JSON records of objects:
------------
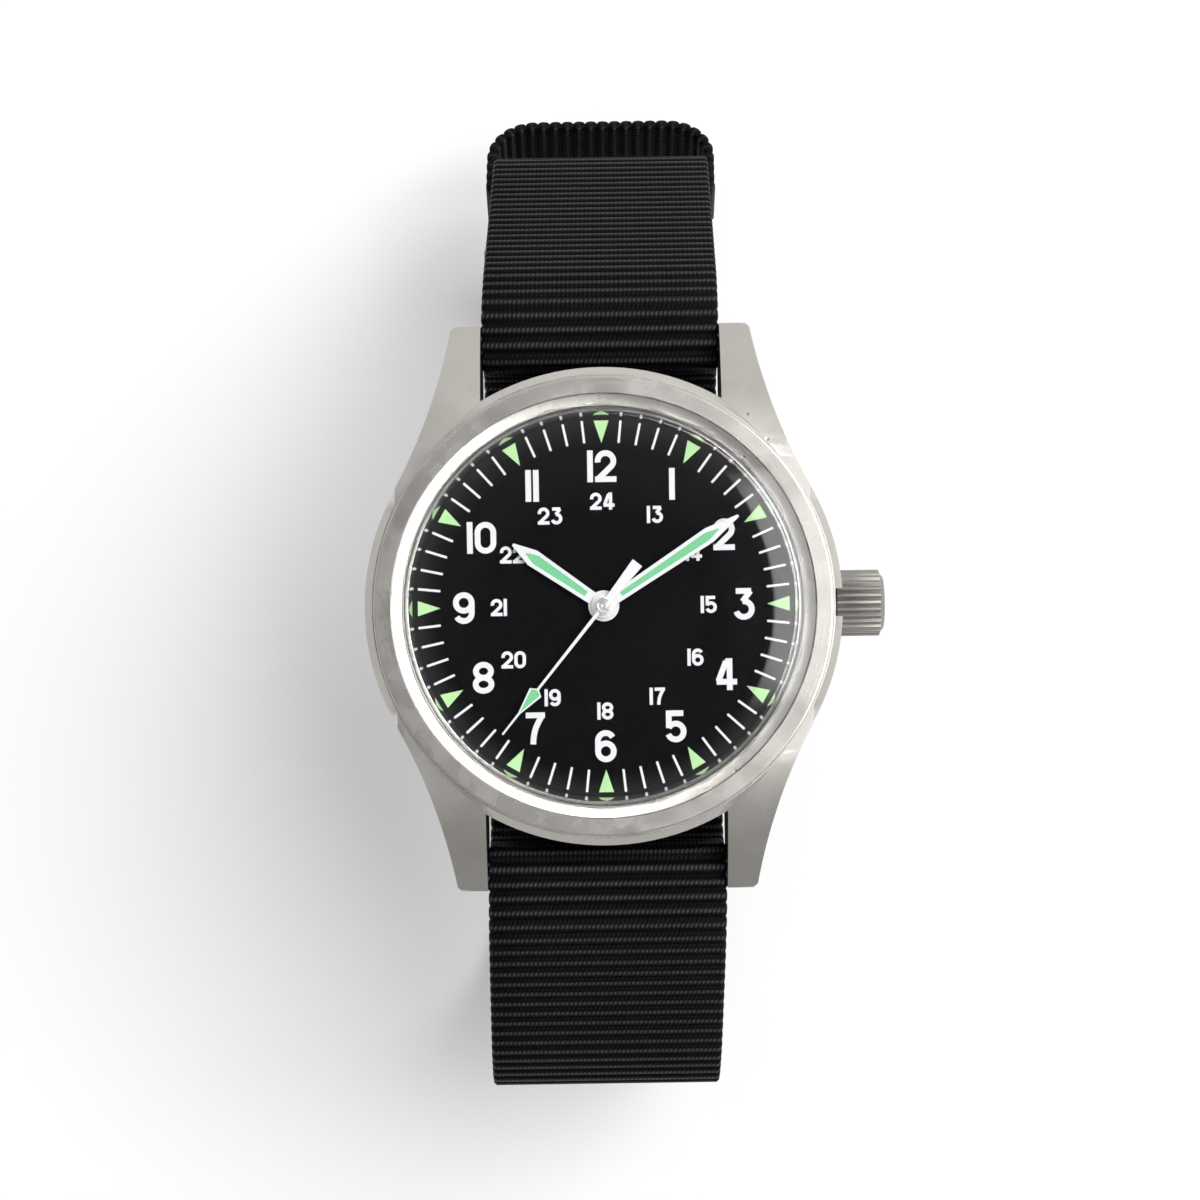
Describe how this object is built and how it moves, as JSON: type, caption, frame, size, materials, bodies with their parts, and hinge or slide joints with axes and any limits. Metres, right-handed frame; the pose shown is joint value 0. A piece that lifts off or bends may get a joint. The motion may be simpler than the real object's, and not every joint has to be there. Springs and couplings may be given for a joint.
{
  "type": "field watch",
  "caption": "Round hand-wound field watch with lumed hands, straight lugs and a fluted crown on a one-piece webbing strap closed by a tang buckle.",
  "frame": {"origin": "on the dial's axis, at the underside of the strap's lowest run, where the watch rests", "axes": "+Z along the dial's normal, +Y towards 12 o'clock, +X towards the crown at 3 o'clock"},
  "size_m": [0.0393, 0.0825, 0.0501],
  "materials": {
    "case_steel": "blasted satin",
    "bezel_steel": "circular brushing",
    "polished_steel": "polished",
    "crystal": "clear",
    "rubber": "matte",
    "dial_black": "matte",
    "hand_white": "satin",
    "lume": "matte",
    "movement_brass": "gilt",
    "bridge_nickel": "nickel plated",
    "ruby": "polished",
    "nylon": "ribbed webbing"
  },
  "bodies": {
    "case": {"case_middle": "case_steel", "bezel": "bezel_steel", "crystal": "crystal", "tension_ring": "polished_steel", "case_back": "case_steel", "case_back_gasket": "rubber", "movement_ring": "polished_steel", "dial": "dial_black", "crown_tube": "polished_steel", "main_plate": "bridge_nickel", "barrel_bridge": "bridge_nickel", "train_bridge": "bridge_nickel", "balance_cock": "bridge_nickel", "pallet_bridge": "bridge_nickel", "bridge_screws": "polished_steel", "jewels": "ruby", "mainspring": "polished_steel", "hairspring": "polished_steel", "spring_bar_12_tube": "polished_steel", "spring_bar_6_tube": "polished_steel", "strap": "nylon", "strap_keeper": "nylon"},
    "minute": {"cannon_pinion": "polished_steel", "minute_hand": "hand_white", "minute_hand_lume": "lume"},
    "minute_wheel": {"minute_wheel": "polished_steel"},
    "hour": {"hour_wheel": "movement_brass", "hour_hand": "hand_white", "hour_hand_lume": "lume"},
    "setting_wheel": {"setting_wheel": "polished_steel"},
    "seconds": {"fourth_wheel": "movement_brass", "seconds_hand": "hand_white", "seconds_hand_lume": "lume"},
    "third_wheel": {"third_wheel": "movement_brass"},
    "centre_wheel": {"centre_wheel": "movement_brass"},
    "barrel": {"mainspring_barrel": "movement_brass"},
    "escape_wheel": {"escape_wheel": "polished_steel"},
    "pallet_fork": {"pallet_fork": "polished_steel"},
    "balance": {"balance_wheel": "movement_brass"},
    "clutch": {"clutch_wheel": "polished_steel", "winding_pinion": "polished_steel"},
    "crown": {"crown": "case_steel", "winding_stem": "polished_steel", "crown_gasket": "rubber"},
    "crown_wheel": {"crown_wheel": "polished_steel"},
    "ratchet": {"ratchet_wheel": "polished_steel", "barrel_arbor": "polished_steel"},
    "click": {"click": "polished_steel"},
    "buckle": {"buckle_frame": "polished_steel", "buckle_bar": "polished_steel"},
    "tongue": {"buckle_tongue": "polished_steel"},
    "spring_bar_12_pin_right": {"spring_bar_12_pin_right": "polished_steel"},
    "spring_bar_12_pin_left": {"spring_bar_12_pin_left": "polished_steel"},
    "spring_bar_6_pin_right": {"spring_bar_6_pin_right": "polished_steel"},
    "spring_bar_6_pin_left": {"spring_bar_6_pin_left": "polished_steel"}
  },
  "joints": [
    {"name": "minute_turn", "type": "hinge", "parent": "case", "child": "minute", "pos_m": [0, 0, 0.04365], "axis": [0, 0, 1], "continuous": true},
    {"name": "minute_wheel_turn", "type": "hinge", "parent": "case", "child": "minute_wheel", "pos_m": [0.0015, 0.0026, 0.04365], "axis": [0, 0, 1], "continuous": true},
    {"name": "hour_turn", "type": "hinge", "parent": "case", "child": "hour", "pos_m": [0, 0, 0.04365], "axis": [0, 0, 1], "continuous": true},
    {"name": "setting_wheel_turn", "type": "hinge", "parent": "case", "child": "setting_wheel", "pos_m": [0.0051, 0.00156, 0.04365], "axis": [0, 0, 1], "continuous": true},
    {"name": "seconds_turn", "type": "hinge", "parent": "case", "child": "seconds", "pos_m": [0, 0, 0.04365], "axis": [0, 0, 1], "continuous": true},
    {"name": "third_wheel_turn", "type": "hinge", "parent": "case", "child": "third_wheel", "pos_m": [-0.00406, -0.00148, 0.04365], "axis": [0, 0, 1], "continuous": true},
    {"name": "centre_wheel_turn", "type": "hinge", "parent": "case", "child": "centre_wheel", "pos_m": [0, 0, 0.04365], "axis": [0, 0, 1], "continuous": true},
    {"name": "barrel_turn", "type": "hinge", "parent": "case", "child": "barrel", "pos_m": [0.00306, 0.00575, 0.04365], "axis": [0, 0, 1], "continuous": true},
    {"name": "escape_wheel_turn", "type": "hinge", "parent": "case", "child": "escape_wheel", "pos_m": [0.001, -0.00372, 0.04365], "axis": [0, 0, 1], "continuous": true},
    {"name": "pallet_rock", "type": "hinge", "parent": "case", "child": "pallet_fork", "pos_m": [0.00257, -0.0056, 0.04365], "axis": [0, 0, 1], "range_deg": [-5, 5]},
    {"name": "balance_swing", "type": "hinge", "parent": "case", "child": "balance", "pos_m": [0.0043, -0.0076, 0.04365], "axis": [0, 0, 1], "range_deg": [-270, 270]},
    {"name": "crown_turn", "type": "hinge", "parent": "case", "child": "clutch", "pos_m": [0.008, 0, 0.0447], "axis": [1, 0, 0], "continuous": true},
    {"name": "crown_pull", "type": "slide", "parent": "clutch", "child": "crown", "axis": [1, 0, 0], "range_m": [0, 0.0009]},
    {"name": "crown_wheel_turn", "type": "hinge", "parent": "case", "child": "crown_wheel", "pos_m": [0.0071, 0, 0.04365], "axis": [0, 0, 1], "continuous": true},
    {"name": "ratchet_turn", "type": "hinge", "parent": "case", "child": "ratchet", "pos_m": [0.00306, 0.00575, 0.04365], "axis": [0, 0, 1], "continuous": true},
    {"name": "click_swing", "type": "hinge", "parent": "case", "child": "click", "pos_m": [0.00466, 0.01006, 0.04365], "axis": [0, 0, 1], "range_deg": [0, 12]},
    {"name": "buckle_swing", "type": "hinge", "parent": "case", "child": "buckle", "pos_m": [0, 0.03225, 0.01126], "axis": [1, 0, 0], "range_deg": [0, 5]},
    {"name": "tongue_swing", "type": "hinge", "parent": "buckle", "child": "tongue", "pos_m": [0, 0.03225, 0.01126], "axis": [1, 0, 0], "range_deg": [0, 5]},
    {"name": "spring_bar_12_pin_right_press", "type": "slide", "parent": "case", "child": "spring_bar_12_pin_right", "axis": [-1, 0, 0], "range_m": [0, 0.0009], "stiffness_N_per_m": 500, "springref_m": -0.0005},
    {"name": "spring_bar_12_pin_left_press", "type": "slide", "parent": "case", "child": "spring_bar_12_pin_left", "axis": [1, 0, 0], "range_m": [0, 0.0009], "stiffness_N_per_m": 500, "springref_m": -0.0005},
    {"name": "spring_bar_6_pin_right_press", "type": "slide", "parent": "case", "child": "spring_bar_6_pin_right", "axis": [-1, 0, 0], "range_m": [0, 0.0009], "stiffness_N_per_m": 500, "springref_m": -0.0005},
    {"name": "spring_bar_6_pin_left_press", "type": "slide", "parent": "case", "child": "spring_bar_6_pin_left", "axis": [1, 0, 0], "range_m": [0, 0.0009], "stiffness_N_per_m": 500, "springref_m": -0.0005}
  ],
  "couplings": [
    {"joint": "minute_wheel_turn", "follows": "minute_turn", "ratio": -0.33333},
    {"joint": "hour_turn", "follows": "minute_turn", "ratio": 0.083333},
    {"joint": "setting_wheel_turn", "follows": "minute_turn", "ratio": 0.5},
    {"joint": "third_wheel_turn", "follows": "seconds_turn", "ratio": -0.13333},
    {"joint": "centre_wheel_turn", "follows": "seconds_turn", "ratio": 0.016667},
    {"joint": "barrel_turn", "follows": "seconds_turn", "ratio": -0.0027778},
    {"joint": "escape_wheel_turn", "follows": "seconds_turn", "ratio": -10},
    {"joint": "crown_wheel_turn", "follows": "crown_turn", "ratio": 0.44118},
    {"joint": "ratchet_turn", "follows": "crown_turn", "ratio": -0.375}
  ]
}
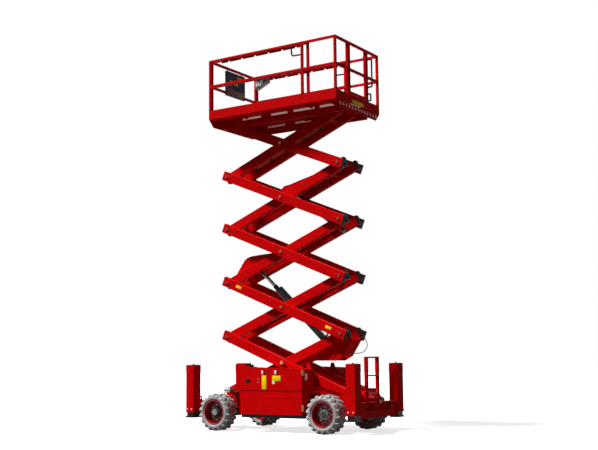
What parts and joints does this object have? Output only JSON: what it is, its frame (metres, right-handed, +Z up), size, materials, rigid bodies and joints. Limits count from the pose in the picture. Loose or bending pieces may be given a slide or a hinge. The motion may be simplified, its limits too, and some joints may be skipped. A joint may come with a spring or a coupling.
{
  "type": "rough-terrain scissor lift",
  "caption": "Self-propelled scissor lift with stacked crossed arms, guarded platform with roll-out deck, outriggers, side compartments and lugged grey tyres, shown raised.",
  "frame": {"origin": "on the ground, midway between the axles and on the centre plane, which is the bottom centre of the bounding box", "axes": "+Z up, +X towards the ladder end (the machine drives towards -X), -Y its left side"},
  "size_m": [3.5856, 1.7706, 6.884],
  "materials": {
    "red_paint": "gloss",
    "wheel_paint": "gloss",
    "grey_rubber": "matte",
    "chrome_rod": "polished",
    "black_paint": "satin",
    "black_plastic": "matte",
    "grey_plastic": "matte",
    "blue_plastic": "matte",
    "amber_lens": "gloss",
    "pale_nylon": "matte",
    "deck_metal": "brushed"
  },
  "bodies": {
    "chassis": {"chassis_frame": "red_paint", "front_outrigger_beam": "red_paint", "rear_outrigger_beam": "red_paint", "front_axle": "black_paint", "rear_axle": "black_paint", "ladder": "red_paint", "left_tray": "red_paint", "right_tray": "red_paint", "left_power_block": "black_plastic", "right_power_block": "black_plastic", "ladder_rungs": "black_paint", "skid_strips": "black_paint", "front_motor": "grey_plastic", "beacon": "amber_lens"},
    "left_steering": {"left_knuckle": "black_paint"},
    "front_left_wheel": {"front_left_rim": "wheel_paint", "front_left_tyre": "grey_rubber"},
    "front_left_outrigger": {"front_left_leg": "black_paint"},
    "rear_left_wheel": {"rear_left_rim": "wheel_paint", "rear_left_tyre": "grey_rubber"},
    "rear_left_outrigger": {"rear_left_leg": "black_paint"},
    "left_door_panel": {"left_door": "red_paint"},
    "right_steering": {"right_knuckle": "black_paint"},
    "front_right_wheel": {"front_right_rim": "wheel_paint", "front_right_tyre": "grey_rubber"},
    "front_right_outrigger": {"front_right_leg": "black_paint"},
    "rear_right_wheel": {"rear_right_rim": "wheel_paint", "rear_right_tyre": "grey_rubber"},
    "rear_right_outrigger": {"rear_right_leg": "black_paint"},
    "right_door_panel": {"right_door": "red_paint"},
    "steering_rod": {"tie_rod": "black_paint"},
    "inner_arms_1": {"inner_arms_1": "red_paint"},
    "outer_arms_1": {"outer_arms_1": "red_paint"},
    "inner_arms_2": {"inner_arms_2": "red_paint"},
    "outer_arms_2": {"outer_arms_2": "red_paint"},
    "inner_arms_3": {"inner_arms_3": "red_paint"},
    "outer_arms_3": {"outer_arms_3": "red_paint"},
    "inner_arms_4": {"inner_arms_4": "red_paint"},
    "outer_arms_4": {"outer_arms_4": "red_paint"},
    "inner_arms_5": {"inner_arms_5": "red_paint"},
    "outer_arms_5": {"outer_arms_5": "red_paint"},
    "platform": {"platform_deck": "red_paint", "left_platform_rails": "red_paint", "right_platform_rails": "red_paint", "slide_pads": "pale_nylon", "deck_handles": "black_paint"},
    "extension": {"extension_deck": "deck_metal", "extension_rails": "red_paint", "control_box": "grey_plastic", "end_panel": "blue_plastic"},
    "gate": {"gate": "red_paint"},
    "lower_cylinder": {"lower_barrel": "black_paint"},
    "lower_piston": {"lower_rod": "chrome_rod"},
    "upper_cylinder": {"upper_barrel": "black_paint"},
    "upper_piston": {"upper_rod": "chrome_rod"}
  },
  "joints": [
    {"name": "steer_left", "type": "hinge", "parent": "chassis", "child": "left_steering", "pos_m": [-1.145, -0.54, 0.33], "axis": [0, 0, 1], "range_deg": [-32, 32]},
    {"name": "steer_right", "type": "hinge", "parent": "chassis", "child": "right_steering", "pos_m": [-1.145, 0.54, 0.33], "axis": [0, 0, 1], "range_deg": [-32, 32]},
    {"name": "tie_rod_pivot", "type": "hinge", "parent": "left_steering", "child": "steering_rod", "pos_m": [-0.955, -0.54, 0.27], "axis": [0, 0, 1], "range_deg": [-32, 32]},
    {"name": "front_left_wheel_spin", "type": "hinge", "parent": "left_steering", "child": "front_left_wheel", "pos_m": [-1.145, -0.735, 0.33], "axis": [0, 1, 0], "continuous": true},
    {"name": "rear_left_wheel_spin", "type": "hinge", "parent": "chassis", "child": "rear_left_wheel", "pos_m": [1.145, -0.735, 0.33], "axis": [0, 1, 0], "continuous": true},
    {"name": "front_right_wheel_spin", "type": "hinge", "parent": "right_steering", "child": "front_right_wheel", "pos_m": [-1.145, 0.735, 0.33], "axis": [0, 1, 0], "continuous": true},
    {"name": "rear_right_wheel_spin", "type": "hinge", "parent": "chassis", "child": "rear_right_wheel", "pos_m": [1.145, 0.735, 0.33], "axis": [0, 1, 0], "continuous": true},
    {"name": "front_left_outrigger_slide", "type": "slide", "parent": "chassis", "child": "front_left_outrigger", "axis": [0, 0, -1], "range_m": [0, 0.45]},
    {"name": "rear_left_outrigger_slide", "type": "slide", "parent": "chassis", "child": "rear_left_outrigger", "axis": [0, 0, -1], "range_m": [0, 0.45]},
    {"name": "left_door_hinge", "type": "hinge", "parent": "chassis", "child": "left_door_panel", "pos_m": [0.759, -0.856, 0.7], "axis": [0, 0, 1], "range_deg": [0, 100]},
    {"name": "front_right_outrigger_slide", "type": "slide", "parent": "chassis", "child": "front_right_outrigger", "axis": [0, 0, -1], "range_m": [0, 0.45]},
    {"name": "rear_right_outrigger_slide", "type": "slide", "parent": "chassis", "child": "rear_right_outrigger", "axis": [0, 0, -1], "range_m": [0, 0.45]},
    {"name": "right_door_hinge", "type": "hinge", "parent": "chassis", "child": "right_door_panel", "pos_m": [0.759, 0.856, 0.7], "axis": [0, 0, -1], "range_deg": [0, 100]},
    {"name": "lift", "type": "hinge", "parent": "chassis", "child": "inner_arms_1", "pos_m": [-1.22, 0, 0.685], "axis": [0, -1, 0], "range_deg": [-17.8, 36.2]},
    {"name": "centre_pivot_1", "type": "hinge", "parent": "inner_arms_1", "child": "outer_arms_1", "pos_m": [0.00075, 0, 1.18716], "axis": [0, -1, 0], "range_deg": [-72.4, 35.6]},
    {"name": "front_pivot_1", "type": "hinge", "parent": "outer_arms_1", "child": "inner_arms_2", "pos_m": [-1.22, 0, 1.68932], "axis": [0, -1, 0], "range_deg": [-35.6, 72.4]},
    {"name": "centre_pivot_2", "type": "hinge", "parent": "inner_arms_2", "child": "outer_arms_2", "pos_m": [0.00075, 0, 2.19148], "axis": [0, -1, 0], "range_deg": [-72.4, 35.6]},
    {"name": "front_pivot_2", "type": "hinge", "parent": "outer_arms_2", "child": "inner_arms_3", "pos_m": [-1.22, 0, 2.69364], "axis": [0, -1, 0], "range_deg": [-35.6, 72.4]},
    {"name": "centre_pivot_3", "type": "hinge", "parent": "inner_arms_3", "child": "outer_arms_3", "pos_m": [0.00075, 0, 3.1958], "axis": [0, -1, 0], "range_deg": [-72.4, 35.6]},
    {"name": "front_pivot_3", "type": "hinge", "parent": "outer_arms_3", "child": "inner_arms_4", "pos_m": [-1.22, 0, 3.69796], "axis": [0, -1, 0], "range_deg": [-35.6, 72.4]},
    {"name": "centre_pivot_4", "type": "hinge", "parent": "inner_arms_4", "child": "outer_arms_4", "pos_m": [0.00075, 0, 4.20012], "axis": [0, -1, 0], "range_deg": [-72.4, 35.6]},
    {"name": "front_pivot_4", "type": "hinge", "parent": "outer_arms_4", "child": "inner_arms_5", "pos_m": [-1.22, 0, 4.70229], "axis": [0, -1, 0], "range_deg": [-35.6, 72.4]},
    {"name": "centre_pivot_5", "type": "hinge", "parent": "inner_arms_5", "child": "outer_arms_5", "pos_m": [0.00075, 0, 5.20445], "axis": [0, -1, 0], "range_deg": [-72.4, 35.6]},
    {"name": "platform_pivot", "type": "hinge", "parent": "outer_arms_5", "child": "platform", "pos_m": [-1.22, 0, 5.70661], "axis": [0, -1, 0], "range_deg": [-17.8, 36.2]},
    {"name": "extension_slide", "type": "slide", "parent": "platform", "child": "extension", "axis": [-1, 0, 0], "range_m": [0, 1.5]},
    {"name": "gate_hinge", "type": "hinge", "parent": "platform", "child": "gate", "pos_m": [1.44404, -0.291, 6.4], "axis": [0, 0, 1], "range_deg": [0, 90]},
    {"name": "lower_cylinder_pivot", "type": "hinge", "parent": "inner_arms_1", "child": "lower_cylinder", "pos_m": [0.96138, 0, 1.32281], "axis": [0, -1, 0], "range_deg": [-64.02, 31.58]},
    {"name": "lower_piston_slide", "type": "slide", "parent": "lower_cylinder", "child": "lower_piston", "axis": [-0.7225, 0, 0.6914], "range_m": [-0.5195, 1.0534]},
    {"name": "upper_cylinder_pivot", "type": "hinge", "parent": "inner_arms_3", "child": "upper_cylinder", "pos_m": [1.09472, 0, 3.55931], "axis": [0, -1, 0], "range_deg": [-64.69, 31.91]},
    {"name": "upper_piston_slide", "type": "slide", "parent": "upper_cylinder", "child": "upper_piston", "axis": [-0.8045, 0, 0.5939], "range_m": [-0.1651, 0.3327]}
  ],
  "couplings": [
    {"joint": "steer_right", "follows": "steer_left", "ratio": 1},
    {"joint": "tie_rod_pivot", "follows": "steer_left", "ratio": -1},
    {"joint": "centre_pivot_1", "follows": "lift", "ratio": -2},
    {"joint": "front_pivot_1", "follows": "lift", "ratio": 2},
    {"joint": "centre_pivot_2", "follows": "lift", "ratio": -2},
    {"joint": "front_pivot_2", "follows": "lift", "ratio": 2},
    {"joint": "centre_pivot_3", "follows": "lift", "ratio": -2},
    {"joint": "front_pivot_3", "follows": "lift", "ratio": 2},
    {"joint": "centre_pivot_4", "follows": "lift", "ratio": -2},
    {"joint": "front_pivot_4", "follows": "lift", "ratio": 2},
    {"joint": "centre_pivot_5", "follows": "lift", "ratio": -2},
    {"joint": "platform_pivot", "follows": "lift", "ratio": 1},
    {"joint": "lower_cylinder_pivot", "follows": "lift", "ratio": -1.7629},
    {"joint": "lower_piston_slide", "follows": "lift", "m_per_rad": 1.6625},
    {"joint": "upper_cylinder_pivot", "follows": "lift", "ratio": -1.7814},
    {"joint": "upper_piston_slide", "follows": "lift", "m_per_rad": 0.5218}
  ]
}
------------
→ **EXERCISE BRIEF**:
Look through the entries above; copy each line where the string "bodies" appears.

→ **RESPONSE FOR THIS EXERCISE**:
Describe how this object is built and how it moves, as JSON: type, caption, frame, size, materials, bodies with their parts, and hinge or slide joints with axes and any limits. Metres, right-handed frame; the pose shown is joint value 0. A piece that lifts off or bends may get a joint. The motion may be simpler than the real object's, and not every joint has to be there. Springs and couplings may be given for a joint.
  "bodies": {
What parts and joints does this object have? Output only JSON: what it is, its frame (metres, right-handed, +Z up), size, materials, rigid bodies and joints. Limits count from the pose in the picture. Loose or bending pieces may be given a slide or a hinge. The motion may be simplified, its limits too, and some joints may be skipped. A joint may come with a spring or a coupling.
  "bodies": {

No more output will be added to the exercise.